With the rapid development of industrialization and urbanization, the human demand from land-based ecosystems is characterized by the diversity of the functions of culture and the eco-environment, except for food and materials, not only in quantity but also in quality. Therefore, because of the shortage of land resources, there is inefficient competition or trade-off between the land use functions, which could impact human wellbeing in a negative way under the context of an increase in land fragmentation, technical restrictions and the low ability to govern the land-based ecosystem service [34]. For example, the relationship between the functions in the production and the eco-environment are competitive, and there are trade-offs between the function in the production and people, as well as between the function of people and the eco-environment [35]. Land use/cover changes cause conflicts in the value of the regional ecosystem services [36]. Reclaiming grasslands to farmland might increase the value of the ecosystem in the supply of agricultural products, but it might decrease its value in maintaining water and soil regulation and supporting services [37]. Agricultural working land plays an important role in conserving water sources and regulating climate, however, the surrounding ecosystems would compete with crops for water, sunlight, nutrients, and pollination, and would impact their functions in production [38]. The rapid expansion of urban land and industrial land has occupied and eroded a large amount of high-quality cultivated land.

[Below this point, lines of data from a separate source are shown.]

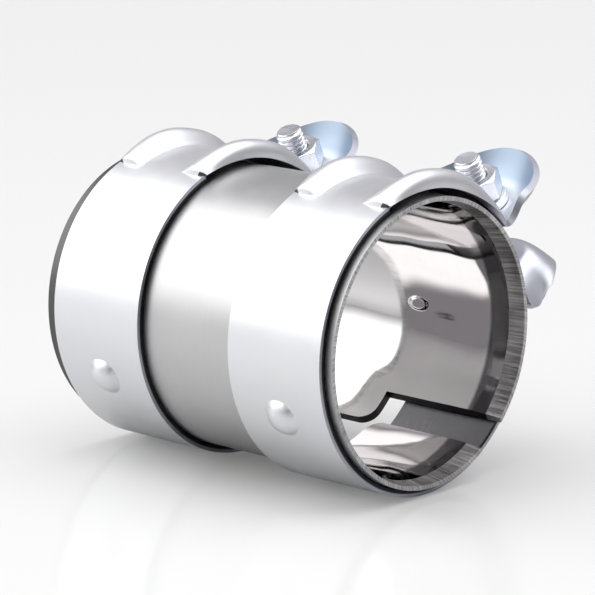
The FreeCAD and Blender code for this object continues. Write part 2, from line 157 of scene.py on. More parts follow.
def room_patch(direction, inner, outer):
    """1 in a round patch of the room about a direction, falling to 0; the angles are in degrees."""
    place = tree.nodes.new("ShaderNodeTexCoord")
    dot = tree.nodes.new("ShaderNodeVectorMath")
    dot.operation = "DOT_PRODUCT"
    tree.links.new(place.outputs["Generated"], dot.inputs[0])
    dot.inputs[1].default_value = Vector(direction).normalized()
    ramp = tree.nodes.new("ShaderNodeMapRange")
    ramp.interpolation_type = "SMOOTHSTEP"
    ramp.inputs["From Min"].default_value = math.cos(math.radians(outer))
    ramp.inputs["From Max"].default_value = math.cos(math.radians(inner))
    tree.links.new(dot.outputs["Value"], ramp.inputs["Value"])
    return ramp.outputs["Result"]


def over(base, colour, patch):
    """Lays a colour over the room's colour, as much as the patch says."""
    mix = tree.nodes.new("ShaderNodeMix")
    mix.data_type = "RGBA"
    tree.links.new(patch, mix.inputs["Factor"])
    if isinstance(base, tuple):
        mix.inputs["A"].default_value = base
    else:
        tree.links.new(base, mix.inputs["A"])
    mix.inputs["B"].default_value = colour
    return mix.outputs["Result"]


room = ROOM_COLOUR
for direction, inner, outer, colour in ROOM_PATCHES:
    room = over(room, colour, room_patch(direction, inner, outer))
tree.links.new(room, tree.nodes["Background"].inputs["Color"])

for name, direction, strength, spread in (
    ("lamp_over", (-0.3, 0.1, 1), 0.45, 50),
    ("lamp_left", (-1, 0.1, 0.5), 0.2, 40),
):
    lamp_data = bpy.data.lights.new(name, "SUN")
    lamp_data.energy = strength
    lamp_data.angle = math.radians(spread)
    lamp = bpy.data.objects.new(name, lamp_data)
    lamp.rotation_euler = Vector(direction).to_track_quat("Z", "Y").to_euler()
    bpy.context.scene.collection.objects.link(lamp)


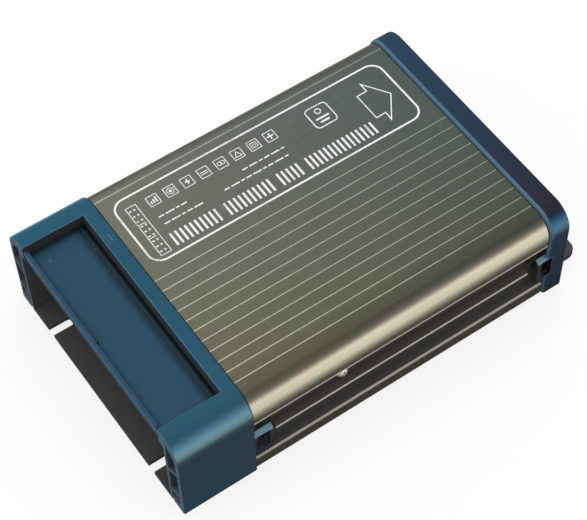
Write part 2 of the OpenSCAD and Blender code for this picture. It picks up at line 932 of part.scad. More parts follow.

There is a serious contradiction between economic development and the protection of cultivated and resources [39]. In addition, each of the five components of wellbeing at some scale is in relation to some land-based ecosystem services. And satisfaction with “basic materials” mainly provided by the activities of agricultural land use and partly of industrial and mining construction land is regarded as the most fundamental variables among the five components of human wellbeing [40]. In that case, improvement of land used for production mainly in basic materials might increase human wellbeing, while ecological land use functions in other components of wellbeing has not yet worked.

Hence, the research hypothesis is proposed as follows (Figure 1): multifunctional rural land use might have an impact on residents’ wellbeing, and there might be an ‘inverted U-shaped’ relationship between multifunctional rural land use and the residents’ wellbeing.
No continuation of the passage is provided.